President Obiang Nguema Mbasogo of Equatorial Guinea made a plea today to give African nations a veto over UN Security council actions on the continent. He did not give details.

“The Republic of Equatorial Guinea asks the international community to…allow Africa to obtain its protection in the Security Council with the right of a veto in its favor. So that Africa can decide for itself before this high organ of world security, and also for transparency in its actions,” he said.

President Obiang made his suggestion this morning in an address before the Special Session of the U.N. General Assembly on the Peaceful Resolution of Conflicts in Africa. 

Obiang noted that the long history of pre-colonial Africa was not characterized by wars among African peoples, and in the years since colonization, wars have been a result of the division of Africa by colonial powers. “The situation of belligerence in Africa is generally one of purely internal conflicts that are apparently difficult for affected governments to resolve,” he said.
“Why do African states have to confront powers outside Africa to resolve its internal conflicts?” Obiang asked. He laid some blame at the feet of “the African political class,” which, he said, “continues to believe that Africa cannot subsist without the intervention of the old colonial powers.”
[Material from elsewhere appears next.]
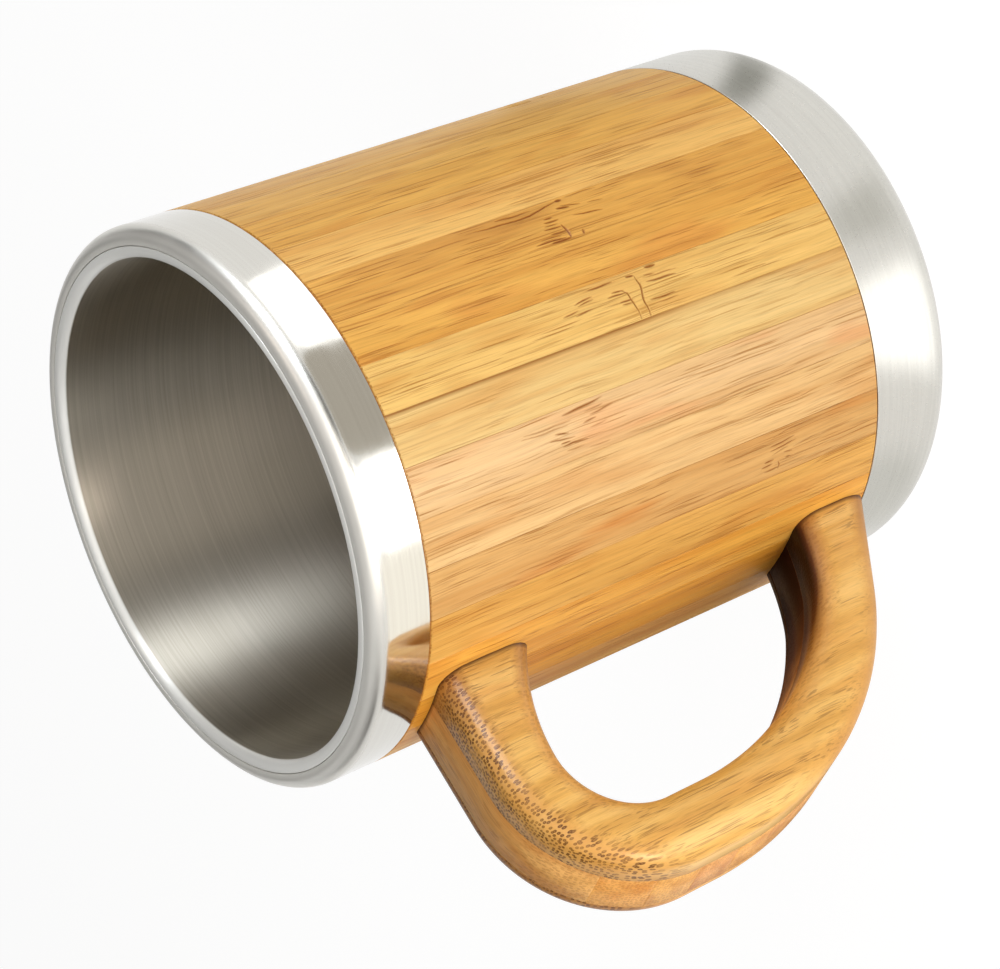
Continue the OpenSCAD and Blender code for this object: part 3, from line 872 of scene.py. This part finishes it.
# the middle ply: crosswise strips cut from one swept bar, a fine groove left at each glue line
def makeStrips():
    vertices, faces = sweptPly(handle["farGlue"], handle["nearGlue"])
    mesh = bpy.data.meshes.new("coreBar")
    mesh.from_pydata(vertices, [], faces)
    bar = bmesh.new()
    bar.from_mesh(mesh)
    bmesh.ops.recalc_face_normals(bar, faces=bar.faces)
    glue = [handle["firstGlue"] - handle["stripHeight"] * k for k in range(handle["strips"] - 1)]
    ease = handle["seamEase"]
    for height in glue:
        for step in (-ease, ease, 0):
            cutLevel(bar, height + step, handle["cutMerge"])
    bar.normal_update()
    for vertex in bar.verts:
        if min(abs(vertex.co.z / mm - height) for height in glue) < 1e-4 and vertex.co.x > handle["eased"] * mm:
            vertex.co.x -= vertex.normal.x * ease * mm
    edges = [cupSize["height"]] + glue + [0]
    for i in range(handle["strips"]):
        strip = bar.copy()
        for height, side in ((edges[i], "clear_outer"), (edges[i + 1], "clear_inner")):
            cutLevel(strip, height, handle["stripMerge"], **{side: True})
            rim = [e for e in strip.edges if e.is_boundary]
            if rim:
                bmesh.ops.triangle_fill(strip, use_beauty=True, use_dissolve=False, edges=rim)
        bmesh.ops.recalc_face_normals(strip, faces=strip.faces)
        part = bpy.data.meshes.new("handleStrip.%02d" % (i + 1))
        strip.to_mesh(part)
        look = {**shades(stripTones[i], stripShades), "strandShare": 0.4, "endStrand": 0.35, "endShare": 0}
        title = "steamedBambooStrip.%02d" % (i + 1)
        bamboo = steamedBamboo(title, look, bambooGrain["strip"], "x", seeds["strip"] + i, joint=handle["jointShade"],
            coat=0.15)
        place(showMesh(part, bamboo, handle["sharp"]), "handle_core_bamboo", "handle_core_%02d" % (i + 1))
        strip.free()
    bar.free()


makeStrips()
print("handle:", round(handleRun, 2), "mm run")


screwLook = {"tones": ("#a9adb1", "#c6c9cb"), "mottle": 1800, "roughness": (0.28, 0.42)}   # mottle is per metre


# wood screws: zinc plated steel, bright with a faint blue cast, seen only when the cup is apart
def platedScrew(look):
    material, add = startMaterial("zincPlatedScrew")
    coords = add("TexCoord").outputs["Object"]
    mottle = add("TexNoise", {"Scale": look["mottle"], "Detail": 3}, {"Vector": coords})
    tone = add("ValToRGB", twoTones(look["tones"], 0.35, 0.65), {"Fac": mottle})
    gloss = add("MapRange", span(0.3, 0.7, *look["roughness"]), {0: mottle})
    shader = add("BsdfPrincipled", {"Metallic": 1}, {"Base Color": tone, "Roughness": gloss})
    add("OutputMaterial", links={"Surface": shader})
    return material


zinc = platedScrew(screwLook)
for name in ("upper_screw", "lower_screw"):
    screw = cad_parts[name]
    screw.data.materials.clear()
    screw.data.materials.append(zinc)

# the studio: a pale floor, lamps for what is matt and cards for what shines
studio = {
    "worldLight": 0.16,
    "floorTint": "#f4f3f1",
    "floorHalf": 3000,       # mm
    "floorDrop": 0.05,       # mm, so that the cup's underside isn't in the floor
    "floorGlow": 0.8,        # share of the floor that shows as plain white to the eye
    "floorWhite": 1.12,
    "lampAim": (0, 0, 50),   # mm
    "lamps": [
        # name, place in mm, width and height in mm, watts; only matt surfaces show them
        ("leftBox", (-320, 520, 260), 420, 300, 2.1),
        ("rightBox", (560, 300, 110), 420, 200, 2.3),
        ("frontBox", (250, 560, 420), 300, 300, 0.9),
        ("handleBox", (480, -10, 330), 260, 260, 1.15),
    ],
    # cards that only gloss shows: name, middle in mm, what it faces, width and height in mm, tint, glow and the
    # soft share of its edge; one that faces nothing lies on the floor, its height pointing at the cup
    "cards": [
        ("backCard", (250, -357, 345), (0, 0, 60), 560, 420, "#1c1814", 1, 0),
        ("sideCard", (-430, -10, 345), (0, 0, 60), 520, 420, "#241f1a", 1, 0),
        ("cornerCard", (-285, -440, 390), (0, 0, 60), 480, 440, "#1c1814", 1, 0),
        ("roofCard", (-30, -60, 520), (0, 0, 60), 460, 460, "#7d776c", 1, 0),
        ("lowBackCard", (-25, -72, 40), (60, 0, 40), 90, 78, "#2e2019", 1, 0.1),
        ("lipCard", (-225, -390, 345), (0, 0, 104), 230, 190, "#f6f6f2", 1, 0.2),
        ("bandCard", (-290, 590, 330), (0, 0, 90), 300, 330, "#eef6ff", 14, 0.1),
        ("frontCard", (330, 330, 400), (0, 0, 90), 560, 260, "#f2ece4", 3.3, 0),
        ("glossCard", (-135, 92, 485), (60, 8, 88), 95, 150, "#ffeee2", 5, 0.4),
        ("handleGlossCard", (285, 215, 95), (75, 5, 75), 120, 110, "#fff4ea", 22, 0.4),
        ("crestShadeCard", (40, 238, 96), (9, 38, 96), 200, 200, "#4a4843", 1, 0.75),
        ("darkFloorCard", (-95, 55, 1), None, 80, 100, "#8a7a66", 1, 0.2),
        ("whiteCardRight", (152, 134, 3), None, 104, 130, "#ffffff", 5, 0),
        ("greyCardFront", (33, 192, 2), None, 151, 130, "#c4beb3", 1, 0),
        ("whiteCardLeft", (-93, 172, 3), None, 122, 130, "#ffffff", 2, 0),
        ("creamCard", (172, -11, 2), None, 212, 130, "#fffbf2", 1.33, 0),
        ("footGlowCard", (38, 37, 1), None, 29, 30, "#ffffff", 2.1, 0.6),
        ("footShadeNear", (16, 49, 1.2), None, 18, 26, "#dddcd7", 1, 0.8),
        ("footShadeFar", (-25, 42, 1.2), None, 17, 26, "#a2a29c", 1, 0.8),
        ("footShadeRight", (49, -6, 1.2), None, 34, 22, "#ededea", 1, 0.6),
        ("shadeFloorCard", (40, -88, 1.4), None, 130, 96, "#5e4a38", 1, 0.4),
    ],
}


# 1 for a ray from the camera, from gloss or through glass, for which the ground behind is white
def seenWhite(add):
    path = add("LightPath")
    seen = add("Math", {"operation": "ADD"}, {0: path.outputs["Is Camera Ray"], 1: path.outputs["Is Glossy Ray"]})
    return add("Math", {"operation": "ADD", "use_clamp": True}, {0: seen, 1: path.outputs["Is Transmission Ray"]})


def flatSheet(name, halfX, halfY, z, material):
    corners = [(-halfX, -halfY, z), (halfX, -halfY, z), (halfX, halfY, z), (-halfX, halfY, z)]
    return makeObject(name, corners, [(0, 1, 2, 3)], material)


def makeStudio(look):
    world = bpy.data.worlds.new("studioWorld")
    world.use_nodes = True
    world.node_tree.nodes.clear()
    add = partial(addNode, world.node_tree)
    strength = add("MapRange", span(0, 1, look["worldLight"]), {0: seenWhite(add)})
    sky = add("Background", {"Color": grey(1)}, {"Strength": strength})
    add("OutputWorld", links={"Surface": sky})
    scene.world = world

    material, add = startMaterial("paperSweepFloor")
    coords = add("TexCoord").outputs["Object"]
    tooth = add("TexNoise", {"Scale": 900, "Detail": 3}, {"Vector": coords})
    bump = add("Bump", {"Strength": 0.05, "Distance": 0.1 * mm}, {"Height": tooth})
    paper = add("BsdfDiffuse", {"Color": look["floorTint"]}, {"Normal": bump})
    glow = add("Emission", {"Color": grey(1), "Strength": look["floorWhite"]})
    share = add("Math", {**times, 1: look["floorGlow"]}, {0: seenWhite(add)})
    both = add("MixShader", links={0: share, 1: paper, 2: glow})
    add("OutputMaterial", links={"Surface": both})
    half = look["floorHalf"] * mm
    floor = flatSheet("paperFloor", half, half, -look["floorDrop"] * mm, material)

    for name, spot, target, width, height, tint, glow, soft in look["cards"]:
        material, add = startMaterial(name + "Board")
        board = add("Emission", {"Color": tint, "Strength": glow})
        w, h = width / 2 * mm, height / 2 * mm
        coords = add("TexCoord").outputs["Object"]
        inCard = add("VectorMath", {**times, 1: (1 / w, 1 / h, 0)}, {0: coords})
        out = add("VectorMath", {"operation": "ABSOLUTE"}, {0: inCard})
        sides = add("SeparateXYZ", links={0: out})
        fades = [add("MapRange", {**smooth, **span(1 - soft, 1.0001, 1, 0)}, {0: sides.outputs[k]}) for k in (0, 1)]
        fade = add("Math", times, {0: fades[0], 1: fades[1]})
        clear = add("BsdfTransparent")
        edged = add("MixShader", links={0: fade, 1: clear, 2: board})
        add("OutputMaterial", links={"Surface": edged})
        card = flatSheet(name, w, h, 0, material)
        card.location = Vector(spot) * mm
        if target:
            card.rotation_euler = (Vector(target) - Vector(spot)).to_track_quat("Z", "Y").to_euler()
        else:
            card.rotation_euler = (0, 0, math.atan2(spot[1], spot[0]) - math.pi / 2)
        card.visible_camera = card.visible_diffuse = card.visible_shadow = False

    for name, spot, width, height, watts in look["lamps"]:
        data = bpy.data.lights.new(name, "AREA")
        data.shape = "RECTANGLE"
        data.size = width * mm
        data.size_y = height * mm
        data.energy = watts
        lamp = bpy.data.objects.new(name, data)
        lamp.location = Vector(spot) * mm
        lamp.rotation_euler = (Vector(look["lampAim"]) * mm - lamp.location).to_track_quat("-Z", "Y").to_euler()
        lamp.visible_glossy = False
        scene.collection.objects.link(lamp)


makeStudio(studio)
scene.view_settings.view_transform = "Standard"
print("studio lit")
President Obiang said that non-intervention did not “justify that a government might consciously work against its own people,” but “neither did it justify that the good judgment of African governments to submit to consensus by dialogue and negotiation are continually constrained by foreign intervention, blocking and impeding any solution negotiated by those very Africans.”

President Obiang, a recent president of the African Union, has consistently called for African nations to take greater responsibility for resolving the continent’s problems and for foreign powers to stand back and allow Africa to settle its own affairs. Since leaving office, he has been a leading voice for African interests in international forums and has emerged among African leaders as an articulate spokesman for Africa.

“Let us cut this umbilical cord of permanent dependency,” he said.